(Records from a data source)

=-=-=-=-=

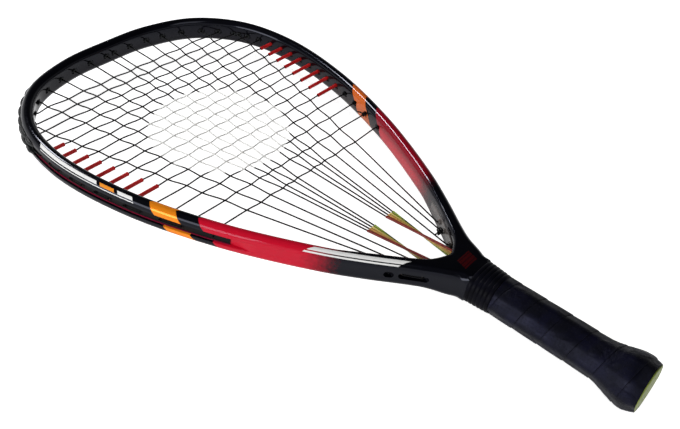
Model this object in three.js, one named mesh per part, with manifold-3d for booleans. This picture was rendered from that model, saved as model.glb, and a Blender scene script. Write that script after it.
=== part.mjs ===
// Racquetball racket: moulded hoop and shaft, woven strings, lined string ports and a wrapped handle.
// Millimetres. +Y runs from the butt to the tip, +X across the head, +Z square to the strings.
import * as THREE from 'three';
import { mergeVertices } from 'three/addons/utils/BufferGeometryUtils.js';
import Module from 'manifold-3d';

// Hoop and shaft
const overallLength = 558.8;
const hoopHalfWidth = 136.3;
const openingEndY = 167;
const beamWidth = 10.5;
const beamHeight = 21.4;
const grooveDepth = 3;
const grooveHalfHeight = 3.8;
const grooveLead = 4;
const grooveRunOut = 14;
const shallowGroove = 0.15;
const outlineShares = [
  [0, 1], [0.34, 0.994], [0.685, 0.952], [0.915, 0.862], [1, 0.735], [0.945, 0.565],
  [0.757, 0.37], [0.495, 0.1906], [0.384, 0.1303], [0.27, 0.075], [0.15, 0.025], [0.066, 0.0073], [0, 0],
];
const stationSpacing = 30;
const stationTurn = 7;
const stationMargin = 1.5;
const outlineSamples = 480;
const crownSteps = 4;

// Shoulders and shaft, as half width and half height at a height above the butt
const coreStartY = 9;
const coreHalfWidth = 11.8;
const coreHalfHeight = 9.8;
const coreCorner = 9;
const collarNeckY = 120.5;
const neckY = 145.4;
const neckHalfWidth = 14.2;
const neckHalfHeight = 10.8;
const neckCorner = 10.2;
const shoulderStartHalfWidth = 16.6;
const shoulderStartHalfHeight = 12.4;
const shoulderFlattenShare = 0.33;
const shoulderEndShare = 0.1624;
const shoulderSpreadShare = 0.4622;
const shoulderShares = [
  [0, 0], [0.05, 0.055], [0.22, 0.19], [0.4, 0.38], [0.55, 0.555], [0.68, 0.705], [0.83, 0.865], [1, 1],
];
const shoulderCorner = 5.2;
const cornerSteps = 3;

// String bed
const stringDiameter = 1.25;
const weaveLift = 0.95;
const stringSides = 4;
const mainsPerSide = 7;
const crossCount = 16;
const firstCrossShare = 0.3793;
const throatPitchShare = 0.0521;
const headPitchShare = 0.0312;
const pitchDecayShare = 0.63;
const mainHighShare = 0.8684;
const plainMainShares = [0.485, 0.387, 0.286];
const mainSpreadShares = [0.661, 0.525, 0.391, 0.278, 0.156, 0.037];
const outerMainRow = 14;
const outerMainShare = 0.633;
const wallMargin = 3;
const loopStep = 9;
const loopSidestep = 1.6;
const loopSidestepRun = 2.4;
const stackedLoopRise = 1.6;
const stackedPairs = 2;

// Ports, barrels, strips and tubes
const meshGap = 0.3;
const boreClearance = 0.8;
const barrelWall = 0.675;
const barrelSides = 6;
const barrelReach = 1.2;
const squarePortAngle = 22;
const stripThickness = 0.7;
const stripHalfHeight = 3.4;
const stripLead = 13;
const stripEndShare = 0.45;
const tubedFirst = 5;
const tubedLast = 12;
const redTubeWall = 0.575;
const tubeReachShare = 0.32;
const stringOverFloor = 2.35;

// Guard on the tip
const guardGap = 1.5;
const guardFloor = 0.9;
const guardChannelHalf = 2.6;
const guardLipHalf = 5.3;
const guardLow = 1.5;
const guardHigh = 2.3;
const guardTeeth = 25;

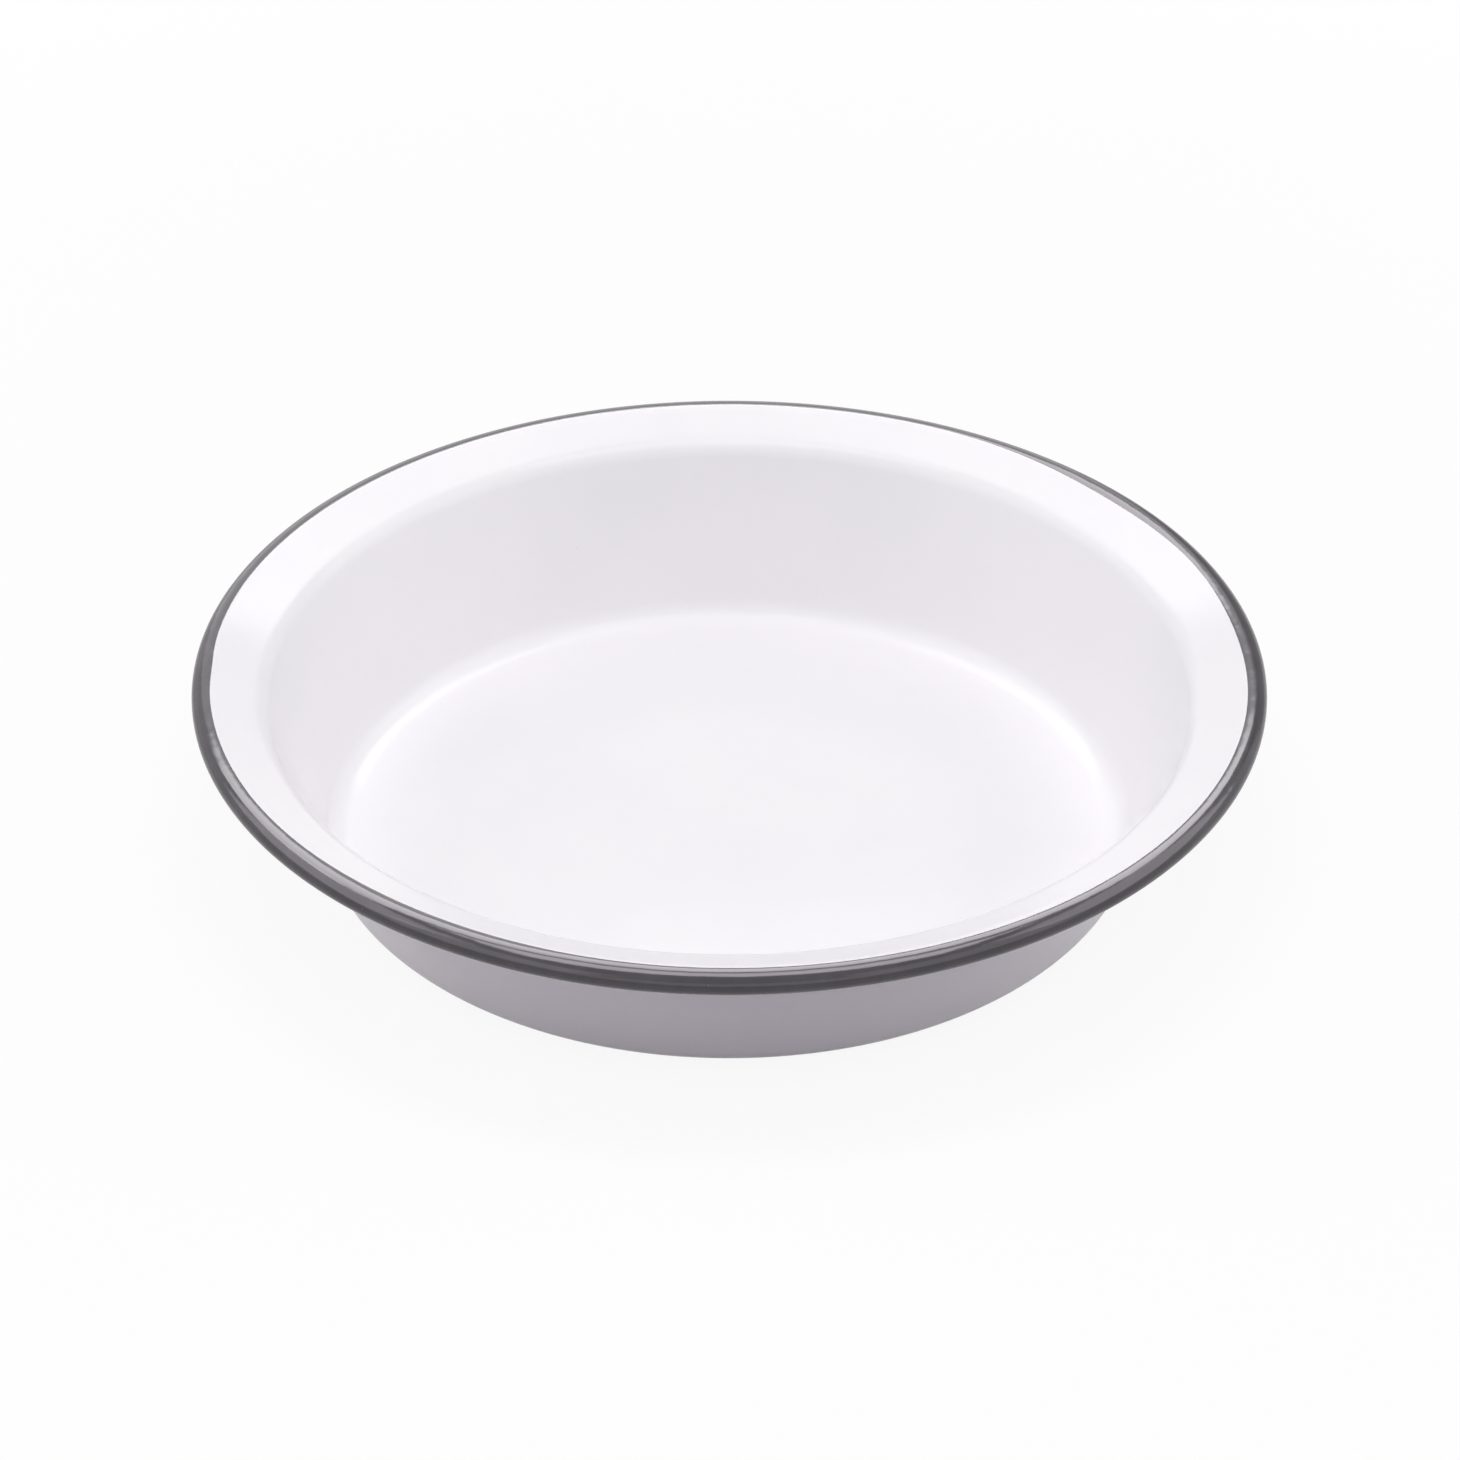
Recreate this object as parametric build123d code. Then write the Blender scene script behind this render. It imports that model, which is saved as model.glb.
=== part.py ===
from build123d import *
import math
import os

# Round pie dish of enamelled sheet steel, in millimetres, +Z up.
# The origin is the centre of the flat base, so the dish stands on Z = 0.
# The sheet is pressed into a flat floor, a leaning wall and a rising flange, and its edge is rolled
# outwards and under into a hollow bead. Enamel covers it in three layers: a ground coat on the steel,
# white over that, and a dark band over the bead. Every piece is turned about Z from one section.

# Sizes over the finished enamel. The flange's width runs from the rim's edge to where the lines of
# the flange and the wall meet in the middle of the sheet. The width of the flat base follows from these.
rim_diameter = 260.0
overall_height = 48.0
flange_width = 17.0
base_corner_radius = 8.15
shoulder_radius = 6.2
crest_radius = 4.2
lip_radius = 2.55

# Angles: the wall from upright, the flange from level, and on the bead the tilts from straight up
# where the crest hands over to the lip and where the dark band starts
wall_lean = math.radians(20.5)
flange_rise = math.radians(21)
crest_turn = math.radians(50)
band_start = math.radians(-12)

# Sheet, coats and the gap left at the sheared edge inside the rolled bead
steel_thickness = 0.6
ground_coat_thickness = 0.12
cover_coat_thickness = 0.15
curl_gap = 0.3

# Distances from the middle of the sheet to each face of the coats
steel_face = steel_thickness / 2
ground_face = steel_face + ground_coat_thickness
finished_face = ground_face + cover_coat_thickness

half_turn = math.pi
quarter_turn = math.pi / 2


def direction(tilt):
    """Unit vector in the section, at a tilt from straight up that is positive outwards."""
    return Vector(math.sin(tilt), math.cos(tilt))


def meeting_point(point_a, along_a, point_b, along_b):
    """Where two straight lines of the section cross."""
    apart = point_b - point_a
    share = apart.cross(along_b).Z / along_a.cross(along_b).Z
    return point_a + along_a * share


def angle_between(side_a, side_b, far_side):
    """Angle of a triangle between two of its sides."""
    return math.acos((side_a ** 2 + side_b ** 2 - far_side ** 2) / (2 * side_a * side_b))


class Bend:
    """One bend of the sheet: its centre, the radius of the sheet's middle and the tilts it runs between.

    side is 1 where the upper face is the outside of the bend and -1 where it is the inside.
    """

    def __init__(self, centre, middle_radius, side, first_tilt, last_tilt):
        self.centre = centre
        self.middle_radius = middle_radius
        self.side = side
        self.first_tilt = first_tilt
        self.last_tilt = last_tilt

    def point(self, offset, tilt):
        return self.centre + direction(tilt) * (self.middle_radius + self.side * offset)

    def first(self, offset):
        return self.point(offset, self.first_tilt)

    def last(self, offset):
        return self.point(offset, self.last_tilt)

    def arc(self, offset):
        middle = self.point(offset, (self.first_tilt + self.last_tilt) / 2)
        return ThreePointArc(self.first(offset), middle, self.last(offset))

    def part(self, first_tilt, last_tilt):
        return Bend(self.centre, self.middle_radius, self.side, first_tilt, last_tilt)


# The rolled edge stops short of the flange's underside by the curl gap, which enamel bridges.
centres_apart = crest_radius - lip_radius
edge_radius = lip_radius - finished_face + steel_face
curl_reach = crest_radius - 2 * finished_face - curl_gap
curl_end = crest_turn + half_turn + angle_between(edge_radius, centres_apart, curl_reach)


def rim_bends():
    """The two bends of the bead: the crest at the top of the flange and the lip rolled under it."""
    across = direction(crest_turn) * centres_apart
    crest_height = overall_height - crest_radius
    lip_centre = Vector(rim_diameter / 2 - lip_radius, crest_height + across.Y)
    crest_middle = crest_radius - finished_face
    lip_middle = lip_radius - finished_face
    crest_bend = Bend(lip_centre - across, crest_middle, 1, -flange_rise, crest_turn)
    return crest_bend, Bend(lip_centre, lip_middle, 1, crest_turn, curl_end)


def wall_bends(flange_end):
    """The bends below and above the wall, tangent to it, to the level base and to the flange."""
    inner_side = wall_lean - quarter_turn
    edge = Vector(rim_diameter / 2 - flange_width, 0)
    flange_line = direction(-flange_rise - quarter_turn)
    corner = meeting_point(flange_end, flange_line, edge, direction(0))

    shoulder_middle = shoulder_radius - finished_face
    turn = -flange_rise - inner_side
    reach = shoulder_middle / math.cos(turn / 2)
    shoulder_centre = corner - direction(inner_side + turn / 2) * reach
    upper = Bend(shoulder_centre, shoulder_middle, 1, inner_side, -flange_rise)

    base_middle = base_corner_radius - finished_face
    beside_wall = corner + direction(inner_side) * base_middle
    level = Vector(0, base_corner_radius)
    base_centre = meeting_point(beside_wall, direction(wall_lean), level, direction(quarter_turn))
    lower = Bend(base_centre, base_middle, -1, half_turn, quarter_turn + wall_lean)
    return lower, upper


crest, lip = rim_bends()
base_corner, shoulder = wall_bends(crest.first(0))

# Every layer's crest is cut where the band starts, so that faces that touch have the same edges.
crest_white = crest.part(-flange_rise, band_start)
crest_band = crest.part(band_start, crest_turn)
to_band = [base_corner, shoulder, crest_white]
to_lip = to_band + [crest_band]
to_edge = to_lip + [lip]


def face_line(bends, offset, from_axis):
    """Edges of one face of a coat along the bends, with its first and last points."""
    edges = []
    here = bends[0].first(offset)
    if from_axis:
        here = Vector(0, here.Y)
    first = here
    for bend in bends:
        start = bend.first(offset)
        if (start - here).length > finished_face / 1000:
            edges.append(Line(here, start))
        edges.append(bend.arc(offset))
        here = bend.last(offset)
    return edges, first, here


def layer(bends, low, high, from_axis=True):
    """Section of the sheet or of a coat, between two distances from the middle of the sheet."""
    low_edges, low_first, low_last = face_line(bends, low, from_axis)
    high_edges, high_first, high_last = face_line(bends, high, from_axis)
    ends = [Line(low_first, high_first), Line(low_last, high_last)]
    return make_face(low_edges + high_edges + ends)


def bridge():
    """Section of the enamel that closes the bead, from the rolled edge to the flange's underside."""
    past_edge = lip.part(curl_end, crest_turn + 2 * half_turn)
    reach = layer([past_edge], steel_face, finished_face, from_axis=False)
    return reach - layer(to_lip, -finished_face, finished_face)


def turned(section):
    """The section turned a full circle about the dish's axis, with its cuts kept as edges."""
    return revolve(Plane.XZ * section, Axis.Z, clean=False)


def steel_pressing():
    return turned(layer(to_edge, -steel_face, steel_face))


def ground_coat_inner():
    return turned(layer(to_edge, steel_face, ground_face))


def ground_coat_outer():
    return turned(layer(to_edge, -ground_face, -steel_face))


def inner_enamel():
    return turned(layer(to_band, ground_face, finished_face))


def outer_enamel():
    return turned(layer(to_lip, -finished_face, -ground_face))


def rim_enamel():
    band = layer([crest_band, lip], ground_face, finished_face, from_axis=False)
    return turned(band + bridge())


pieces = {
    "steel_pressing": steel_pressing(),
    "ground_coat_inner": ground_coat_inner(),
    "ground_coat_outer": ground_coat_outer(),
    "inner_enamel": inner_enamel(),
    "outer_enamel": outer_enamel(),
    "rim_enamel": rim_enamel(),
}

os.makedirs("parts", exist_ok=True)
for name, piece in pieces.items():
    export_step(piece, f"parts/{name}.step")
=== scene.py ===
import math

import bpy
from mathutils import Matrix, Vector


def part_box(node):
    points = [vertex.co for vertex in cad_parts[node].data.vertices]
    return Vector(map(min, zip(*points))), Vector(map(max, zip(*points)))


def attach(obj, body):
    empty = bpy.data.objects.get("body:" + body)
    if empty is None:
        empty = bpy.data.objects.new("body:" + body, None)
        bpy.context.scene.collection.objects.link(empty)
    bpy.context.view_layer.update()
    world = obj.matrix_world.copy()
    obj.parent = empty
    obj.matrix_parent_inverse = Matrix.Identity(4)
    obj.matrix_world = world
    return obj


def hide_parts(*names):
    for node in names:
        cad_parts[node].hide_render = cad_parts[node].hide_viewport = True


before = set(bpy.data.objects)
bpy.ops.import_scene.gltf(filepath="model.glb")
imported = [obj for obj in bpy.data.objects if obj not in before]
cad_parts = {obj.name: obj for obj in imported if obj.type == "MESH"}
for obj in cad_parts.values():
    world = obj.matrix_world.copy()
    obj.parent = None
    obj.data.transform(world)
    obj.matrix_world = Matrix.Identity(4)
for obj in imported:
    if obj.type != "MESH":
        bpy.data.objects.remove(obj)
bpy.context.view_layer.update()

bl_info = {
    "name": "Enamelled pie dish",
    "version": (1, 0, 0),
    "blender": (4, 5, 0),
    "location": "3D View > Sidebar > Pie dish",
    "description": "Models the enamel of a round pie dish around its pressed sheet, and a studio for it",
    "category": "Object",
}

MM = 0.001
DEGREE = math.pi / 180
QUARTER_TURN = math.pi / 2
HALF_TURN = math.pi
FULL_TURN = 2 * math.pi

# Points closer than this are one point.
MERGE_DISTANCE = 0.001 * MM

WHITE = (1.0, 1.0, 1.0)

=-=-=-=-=

DO THIS: Wherever "empty" shows up in a line, copy that line.

THE REPLY:
    empty = bpy.data.objects.get("body:" + body)
    if empty is None:
        empty = bpy.data.objects.new("body:" + body, None)
        bpy.context.scene.collection.objects.link(empty)
    obj.parent = empty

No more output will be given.